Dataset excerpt
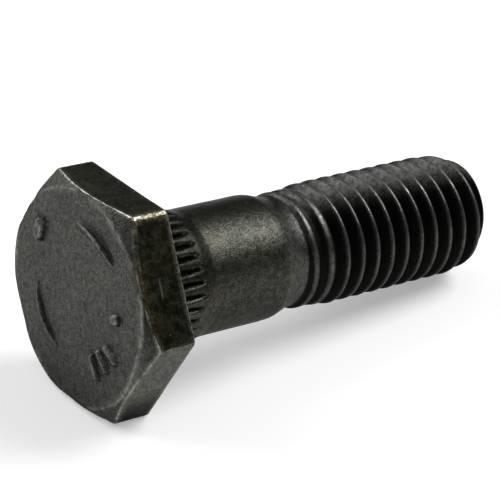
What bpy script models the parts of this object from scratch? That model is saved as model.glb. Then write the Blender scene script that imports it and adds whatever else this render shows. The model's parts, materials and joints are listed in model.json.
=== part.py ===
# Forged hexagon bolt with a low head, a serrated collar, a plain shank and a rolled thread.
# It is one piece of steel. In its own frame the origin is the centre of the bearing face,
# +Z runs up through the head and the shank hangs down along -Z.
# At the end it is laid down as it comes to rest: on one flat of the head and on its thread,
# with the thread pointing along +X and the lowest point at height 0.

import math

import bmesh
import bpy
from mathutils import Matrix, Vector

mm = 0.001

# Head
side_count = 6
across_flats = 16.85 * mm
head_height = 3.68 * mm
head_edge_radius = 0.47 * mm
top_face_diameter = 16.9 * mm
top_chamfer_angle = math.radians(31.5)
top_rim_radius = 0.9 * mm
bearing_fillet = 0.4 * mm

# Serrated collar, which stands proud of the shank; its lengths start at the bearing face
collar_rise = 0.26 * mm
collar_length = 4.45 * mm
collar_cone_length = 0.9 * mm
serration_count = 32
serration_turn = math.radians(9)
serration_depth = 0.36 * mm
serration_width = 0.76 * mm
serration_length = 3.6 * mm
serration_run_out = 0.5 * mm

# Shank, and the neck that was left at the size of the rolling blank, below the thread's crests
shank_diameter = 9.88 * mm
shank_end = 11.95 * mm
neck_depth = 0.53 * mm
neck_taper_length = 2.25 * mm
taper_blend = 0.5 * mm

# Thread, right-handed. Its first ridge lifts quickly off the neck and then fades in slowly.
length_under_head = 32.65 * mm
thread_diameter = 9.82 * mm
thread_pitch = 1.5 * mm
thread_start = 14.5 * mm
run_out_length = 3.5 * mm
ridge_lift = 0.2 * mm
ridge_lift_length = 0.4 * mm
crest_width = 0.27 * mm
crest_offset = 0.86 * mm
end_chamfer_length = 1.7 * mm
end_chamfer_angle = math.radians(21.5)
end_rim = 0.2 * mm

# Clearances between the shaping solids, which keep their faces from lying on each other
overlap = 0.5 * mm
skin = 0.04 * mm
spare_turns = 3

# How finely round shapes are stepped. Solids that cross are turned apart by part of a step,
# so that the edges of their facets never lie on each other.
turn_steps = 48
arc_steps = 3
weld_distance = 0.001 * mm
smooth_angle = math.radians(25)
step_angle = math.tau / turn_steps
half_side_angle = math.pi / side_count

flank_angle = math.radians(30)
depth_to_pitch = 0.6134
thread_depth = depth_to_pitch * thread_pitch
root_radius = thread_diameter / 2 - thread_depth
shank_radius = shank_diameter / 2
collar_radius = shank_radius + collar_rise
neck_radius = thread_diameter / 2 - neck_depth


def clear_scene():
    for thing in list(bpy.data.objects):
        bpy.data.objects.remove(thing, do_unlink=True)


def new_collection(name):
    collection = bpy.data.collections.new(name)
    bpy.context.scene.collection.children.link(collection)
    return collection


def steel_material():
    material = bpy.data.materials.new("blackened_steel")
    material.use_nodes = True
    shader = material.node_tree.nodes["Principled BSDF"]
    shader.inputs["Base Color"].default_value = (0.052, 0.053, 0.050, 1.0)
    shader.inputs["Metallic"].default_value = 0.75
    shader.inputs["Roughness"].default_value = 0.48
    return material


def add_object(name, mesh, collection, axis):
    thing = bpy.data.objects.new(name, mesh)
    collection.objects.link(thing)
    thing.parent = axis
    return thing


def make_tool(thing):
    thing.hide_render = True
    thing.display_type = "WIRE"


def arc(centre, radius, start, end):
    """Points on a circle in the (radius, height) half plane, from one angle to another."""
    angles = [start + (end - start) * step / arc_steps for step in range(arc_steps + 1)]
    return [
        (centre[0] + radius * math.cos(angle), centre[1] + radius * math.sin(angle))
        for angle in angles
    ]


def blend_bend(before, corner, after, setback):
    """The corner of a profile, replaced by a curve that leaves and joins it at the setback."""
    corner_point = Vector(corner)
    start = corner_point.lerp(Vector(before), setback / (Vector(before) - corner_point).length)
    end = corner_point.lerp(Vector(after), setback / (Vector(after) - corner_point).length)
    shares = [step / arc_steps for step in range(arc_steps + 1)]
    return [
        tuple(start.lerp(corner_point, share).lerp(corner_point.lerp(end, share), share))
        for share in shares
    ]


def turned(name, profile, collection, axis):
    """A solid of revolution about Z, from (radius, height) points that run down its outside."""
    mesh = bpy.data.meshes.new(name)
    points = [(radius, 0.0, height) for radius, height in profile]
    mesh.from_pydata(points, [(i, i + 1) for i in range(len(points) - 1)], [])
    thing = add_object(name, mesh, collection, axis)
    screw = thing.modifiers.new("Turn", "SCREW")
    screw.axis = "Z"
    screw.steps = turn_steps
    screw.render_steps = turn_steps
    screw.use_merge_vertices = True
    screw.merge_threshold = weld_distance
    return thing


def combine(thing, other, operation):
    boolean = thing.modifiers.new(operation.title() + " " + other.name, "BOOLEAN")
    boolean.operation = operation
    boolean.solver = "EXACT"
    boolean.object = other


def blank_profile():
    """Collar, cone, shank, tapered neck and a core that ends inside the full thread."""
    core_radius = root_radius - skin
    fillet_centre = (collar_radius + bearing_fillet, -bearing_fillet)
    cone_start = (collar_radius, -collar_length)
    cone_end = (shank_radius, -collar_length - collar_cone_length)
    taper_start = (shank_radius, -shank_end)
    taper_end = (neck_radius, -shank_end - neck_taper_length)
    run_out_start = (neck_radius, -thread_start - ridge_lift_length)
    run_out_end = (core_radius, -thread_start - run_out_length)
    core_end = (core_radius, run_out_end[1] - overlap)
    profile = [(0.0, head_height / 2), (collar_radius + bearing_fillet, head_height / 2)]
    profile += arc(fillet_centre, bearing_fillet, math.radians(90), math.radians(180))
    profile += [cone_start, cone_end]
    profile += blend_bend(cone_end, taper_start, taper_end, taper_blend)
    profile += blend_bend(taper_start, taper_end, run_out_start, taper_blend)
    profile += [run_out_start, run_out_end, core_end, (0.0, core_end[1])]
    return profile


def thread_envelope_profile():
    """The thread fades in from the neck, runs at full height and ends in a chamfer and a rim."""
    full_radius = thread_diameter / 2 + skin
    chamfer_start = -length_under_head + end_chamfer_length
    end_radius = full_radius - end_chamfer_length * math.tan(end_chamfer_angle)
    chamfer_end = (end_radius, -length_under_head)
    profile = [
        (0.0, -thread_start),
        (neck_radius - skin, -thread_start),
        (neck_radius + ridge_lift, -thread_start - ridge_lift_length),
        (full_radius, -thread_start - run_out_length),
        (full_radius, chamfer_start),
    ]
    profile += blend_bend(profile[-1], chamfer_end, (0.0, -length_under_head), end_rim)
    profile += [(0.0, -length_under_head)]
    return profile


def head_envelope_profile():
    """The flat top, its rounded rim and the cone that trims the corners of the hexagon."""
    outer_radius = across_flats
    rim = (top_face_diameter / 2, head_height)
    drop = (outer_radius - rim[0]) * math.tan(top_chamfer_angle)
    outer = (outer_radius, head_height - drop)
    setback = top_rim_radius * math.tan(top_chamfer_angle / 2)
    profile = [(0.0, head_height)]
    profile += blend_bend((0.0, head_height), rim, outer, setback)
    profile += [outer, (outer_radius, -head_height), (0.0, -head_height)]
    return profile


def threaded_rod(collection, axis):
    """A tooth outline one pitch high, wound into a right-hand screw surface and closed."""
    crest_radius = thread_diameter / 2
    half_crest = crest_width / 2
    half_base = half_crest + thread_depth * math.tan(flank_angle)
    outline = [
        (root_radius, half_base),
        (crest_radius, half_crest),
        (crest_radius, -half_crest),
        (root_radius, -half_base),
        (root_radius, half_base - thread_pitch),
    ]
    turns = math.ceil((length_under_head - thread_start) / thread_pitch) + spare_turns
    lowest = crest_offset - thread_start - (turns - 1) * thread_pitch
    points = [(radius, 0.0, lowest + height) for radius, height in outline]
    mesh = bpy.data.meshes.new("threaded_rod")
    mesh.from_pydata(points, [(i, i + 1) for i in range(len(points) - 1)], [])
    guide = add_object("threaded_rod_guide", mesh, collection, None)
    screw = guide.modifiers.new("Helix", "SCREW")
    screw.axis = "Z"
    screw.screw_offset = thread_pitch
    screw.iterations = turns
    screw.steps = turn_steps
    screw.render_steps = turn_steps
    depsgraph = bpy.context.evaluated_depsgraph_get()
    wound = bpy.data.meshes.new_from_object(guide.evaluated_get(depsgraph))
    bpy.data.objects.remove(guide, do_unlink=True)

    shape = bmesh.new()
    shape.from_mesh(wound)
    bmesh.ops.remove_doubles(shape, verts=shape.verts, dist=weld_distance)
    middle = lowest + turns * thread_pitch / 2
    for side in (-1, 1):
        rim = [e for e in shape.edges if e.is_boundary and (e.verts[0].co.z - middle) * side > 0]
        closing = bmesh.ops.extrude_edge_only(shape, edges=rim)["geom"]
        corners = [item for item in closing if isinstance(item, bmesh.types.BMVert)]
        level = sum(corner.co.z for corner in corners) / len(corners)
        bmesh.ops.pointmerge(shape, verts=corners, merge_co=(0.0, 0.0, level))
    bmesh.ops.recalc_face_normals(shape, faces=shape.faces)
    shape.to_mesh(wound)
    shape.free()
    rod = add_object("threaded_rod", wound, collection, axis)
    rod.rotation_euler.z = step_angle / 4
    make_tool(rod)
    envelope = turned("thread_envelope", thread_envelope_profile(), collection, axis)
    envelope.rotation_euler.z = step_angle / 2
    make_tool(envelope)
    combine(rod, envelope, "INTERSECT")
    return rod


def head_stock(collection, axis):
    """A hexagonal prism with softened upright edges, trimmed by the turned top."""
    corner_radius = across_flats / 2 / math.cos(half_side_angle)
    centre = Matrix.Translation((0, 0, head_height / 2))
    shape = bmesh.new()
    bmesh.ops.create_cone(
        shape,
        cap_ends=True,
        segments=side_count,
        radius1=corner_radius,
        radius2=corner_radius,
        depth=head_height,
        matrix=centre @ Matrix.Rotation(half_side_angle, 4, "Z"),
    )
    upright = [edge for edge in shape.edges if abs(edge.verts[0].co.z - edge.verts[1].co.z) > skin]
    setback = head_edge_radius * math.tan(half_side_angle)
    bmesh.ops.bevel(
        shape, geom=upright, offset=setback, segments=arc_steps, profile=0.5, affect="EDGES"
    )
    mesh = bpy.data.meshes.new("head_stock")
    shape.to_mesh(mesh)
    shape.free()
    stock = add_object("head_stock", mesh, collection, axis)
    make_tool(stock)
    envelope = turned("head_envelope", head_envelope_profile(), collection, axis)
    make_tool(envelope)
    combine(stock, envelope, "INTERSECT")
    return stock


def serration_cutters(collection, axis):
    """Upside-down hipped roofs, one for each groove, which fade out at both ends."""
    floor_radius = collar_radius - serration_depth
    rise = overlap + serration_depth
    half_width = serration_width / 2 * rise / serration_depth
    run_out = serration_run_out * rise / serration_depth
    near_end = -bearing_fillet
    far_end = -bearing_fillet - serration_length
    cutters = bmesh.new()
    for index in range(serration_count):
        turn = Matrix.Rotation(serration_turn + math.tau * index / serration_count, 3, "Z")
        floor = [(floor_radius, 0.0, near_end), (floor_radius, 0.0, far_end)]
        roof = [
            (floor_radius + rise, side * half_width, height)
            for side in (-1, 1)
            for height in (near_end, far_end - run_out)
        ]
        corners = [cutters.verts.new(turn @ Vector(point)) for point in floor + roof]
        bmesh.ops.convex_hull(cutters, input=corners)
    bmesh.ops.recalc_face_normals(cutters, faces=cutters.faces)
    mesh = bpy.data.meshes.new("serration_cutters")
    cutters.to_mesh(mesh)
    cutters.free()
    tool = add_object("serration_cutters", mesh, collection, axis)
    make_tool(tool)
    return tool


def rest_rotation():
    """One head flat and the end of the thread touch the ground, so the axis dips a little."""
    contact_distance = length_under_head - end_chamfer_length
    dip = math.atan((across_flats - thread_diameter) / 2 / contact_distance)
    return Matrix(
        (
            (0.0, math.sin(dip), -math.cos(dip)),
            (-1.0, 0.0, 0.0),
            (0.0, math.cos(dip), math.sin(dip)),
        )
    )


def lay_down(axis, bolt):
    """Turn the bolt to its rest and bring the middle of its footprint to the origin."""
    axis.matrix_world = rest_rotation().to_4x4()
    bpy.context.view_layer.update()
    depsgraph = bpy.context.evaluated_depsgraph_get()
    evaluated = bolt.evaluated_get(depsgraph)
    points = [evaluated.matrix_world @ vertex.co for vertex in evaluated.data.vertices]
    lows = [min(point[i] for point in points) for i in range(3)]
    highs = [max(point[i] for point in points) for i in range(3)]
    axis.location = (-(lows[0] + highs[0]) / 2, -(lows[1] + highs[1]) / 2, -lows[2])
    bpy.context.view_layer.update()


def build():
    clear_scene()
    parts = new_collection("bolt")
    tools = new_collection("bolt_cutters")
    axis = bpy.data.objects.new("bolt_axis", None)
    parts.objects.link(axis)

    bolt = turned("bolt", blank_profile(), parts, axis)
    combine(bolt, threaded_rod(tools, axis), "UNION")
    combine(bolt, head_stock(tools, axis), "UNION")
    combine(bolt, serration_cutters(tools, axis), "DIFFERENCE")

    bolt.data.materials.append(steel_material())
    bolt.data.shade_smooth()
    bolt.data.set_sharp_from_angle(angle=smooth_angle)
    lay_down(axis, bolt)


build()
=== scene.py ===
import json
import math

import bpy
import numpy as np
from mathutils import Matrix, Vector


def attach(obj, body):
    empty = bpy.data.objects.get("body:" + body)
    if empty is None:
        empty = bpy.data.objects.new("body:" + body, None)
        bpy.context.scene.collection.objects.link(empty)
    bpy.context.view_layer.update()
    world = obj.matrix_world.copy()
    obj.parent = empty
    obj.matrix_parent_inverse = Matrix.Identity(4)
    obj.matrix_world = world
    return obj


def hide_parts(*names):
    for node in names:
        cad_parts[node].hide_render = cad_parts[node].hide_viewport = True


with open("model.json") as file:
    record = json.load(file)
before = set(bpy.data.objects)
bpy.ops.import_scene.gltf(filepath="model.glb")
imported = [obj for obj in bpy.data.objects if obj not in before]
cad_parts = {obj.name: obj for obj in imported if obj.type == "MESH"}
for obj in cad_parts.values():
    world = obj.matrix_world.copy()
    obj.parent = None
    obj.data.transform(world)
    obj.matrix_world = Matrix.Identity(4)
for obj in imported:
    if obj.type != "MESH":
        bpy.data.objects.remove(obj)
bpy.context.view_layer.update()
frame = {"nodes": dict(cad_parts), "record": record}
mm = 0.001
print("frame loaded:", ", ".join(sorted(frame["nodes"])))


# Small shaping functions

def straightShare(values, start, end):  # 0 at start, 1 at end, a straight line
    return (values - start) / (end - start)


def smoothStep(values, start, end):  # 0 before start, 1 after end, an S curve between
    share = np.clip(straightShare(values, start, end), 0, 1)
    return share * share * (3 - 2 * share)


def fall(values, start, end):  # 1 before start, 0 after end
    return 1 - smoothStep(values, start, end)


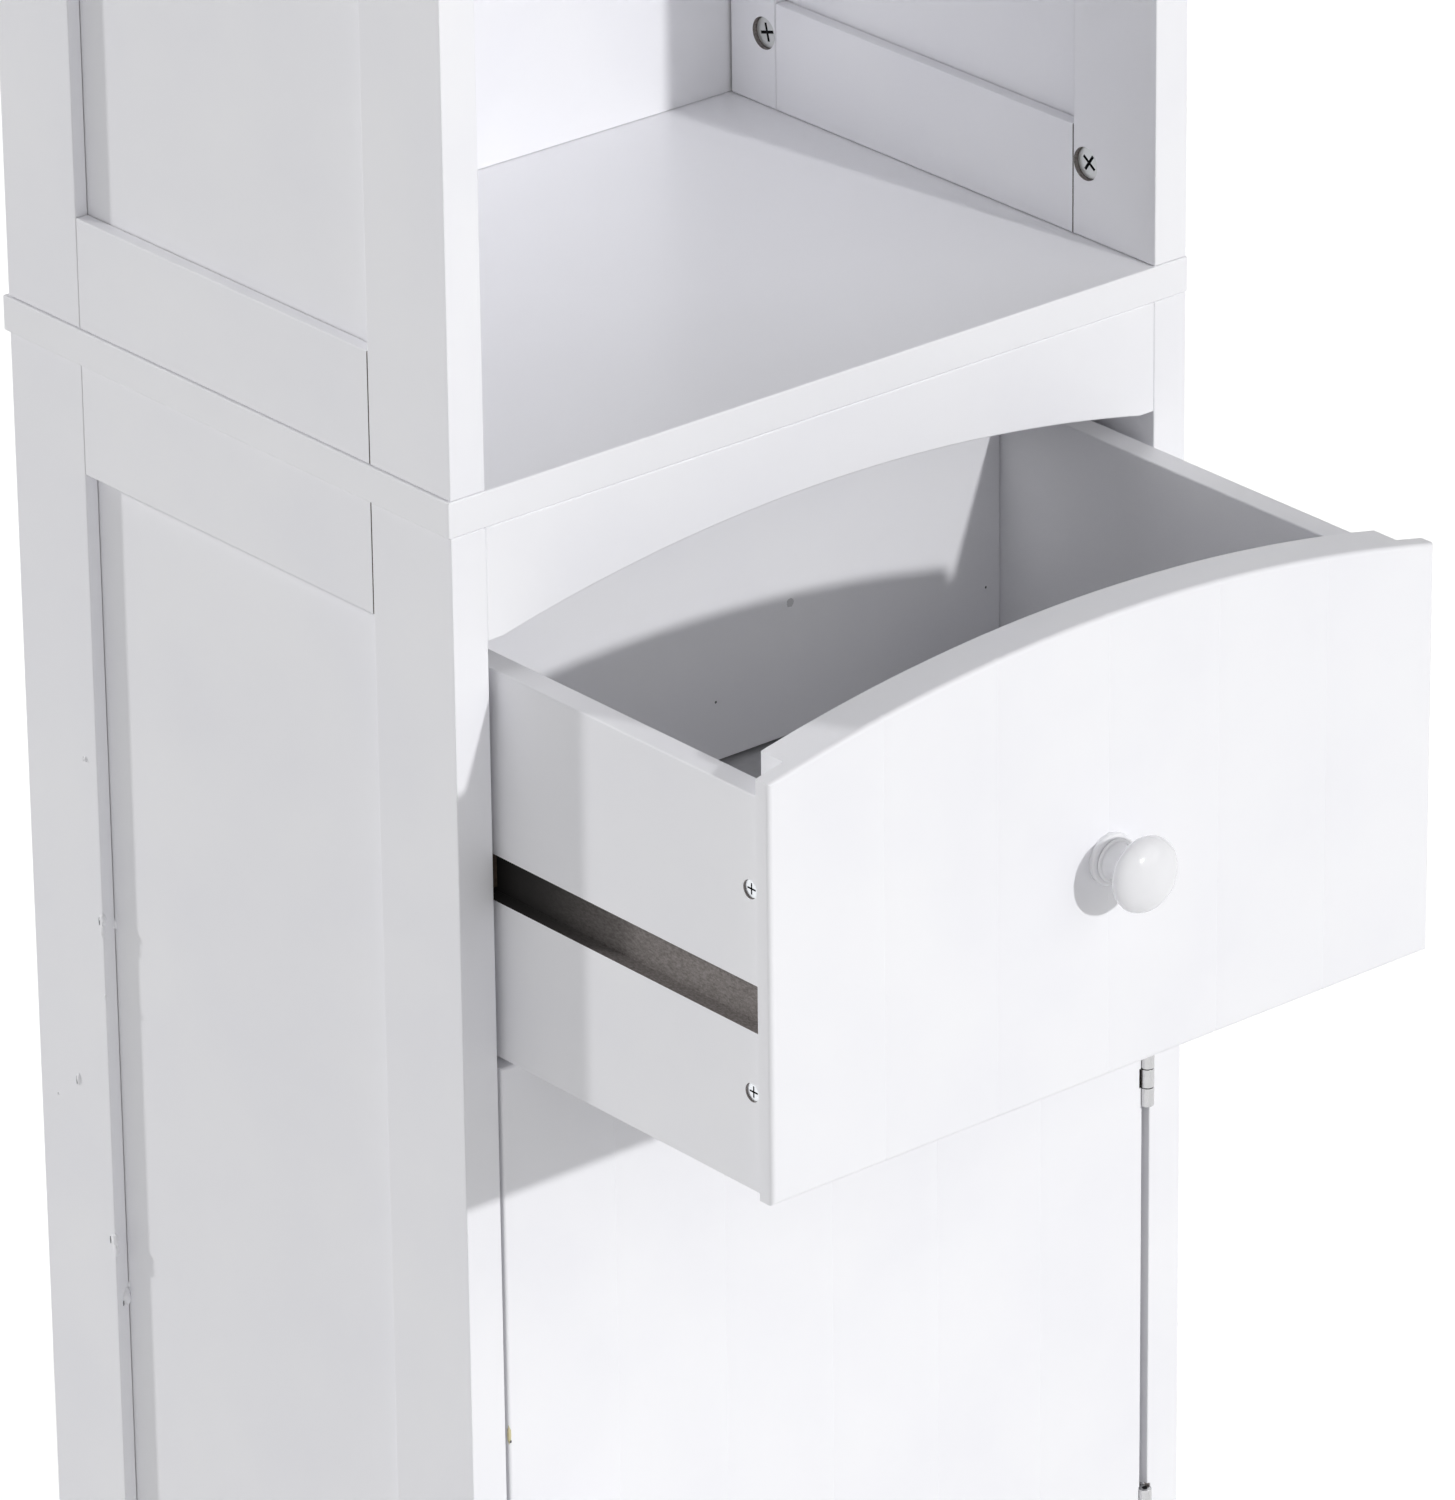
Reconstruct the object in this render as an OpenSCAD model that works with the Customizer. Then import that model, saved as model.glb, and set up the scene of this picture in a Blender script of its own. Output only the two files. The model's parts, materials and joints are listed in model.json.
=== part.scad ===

WRITTEN PROBLEM ->
Everything from the line containing "blank_profile(), parts, axis)" down to the line containing "record = json.load(file)" should be repeated exactly, with both end lines kept and no other lines added.

WRITTEN REPLY ->
    bolt = turned("bolt", blank_profile(), parts, axis)
    combine(bolt, threaded_rod(tools, axis), "UNION")
    combine(bolt, head_stock(tools, axis), "UNION")
    combine(bolt, serration_cutters(tools, axis), "DIFFERENCE")

    bolt.data.materials.append(steel_material())
    bolt.data.shade_smooth()
    bolt.data.set_sharp_from_angle(angle=smooth_angle)
    lay_down(axis, bolt)


build()
=== scene.py ===
import json
import math

import bpy
import numpy as np
from mathutils import Matrix, Vector


def attach(obj, body):
    empty = bpy.data.objects.get("body:" + body)
    if empty is None:
        empty = bpy.data.objects.new("body:" + body, None)
        bpy.context.scene.collection.objects.link(empty)
    bpy.context.view_layer.update()
    world = obj.matrix_world.copy()
    obj.parent = empty
    obj.matrix_parent_inverse = Matrix.Identity(4)
    obj.matrix_world = world
    return obj


def hide_parts(*names):
    for node in names:
        cad_parts[node].hide_render = cad_parts[node].hide_viewport = True


with open("model.json") as file:
    record = json.load(file)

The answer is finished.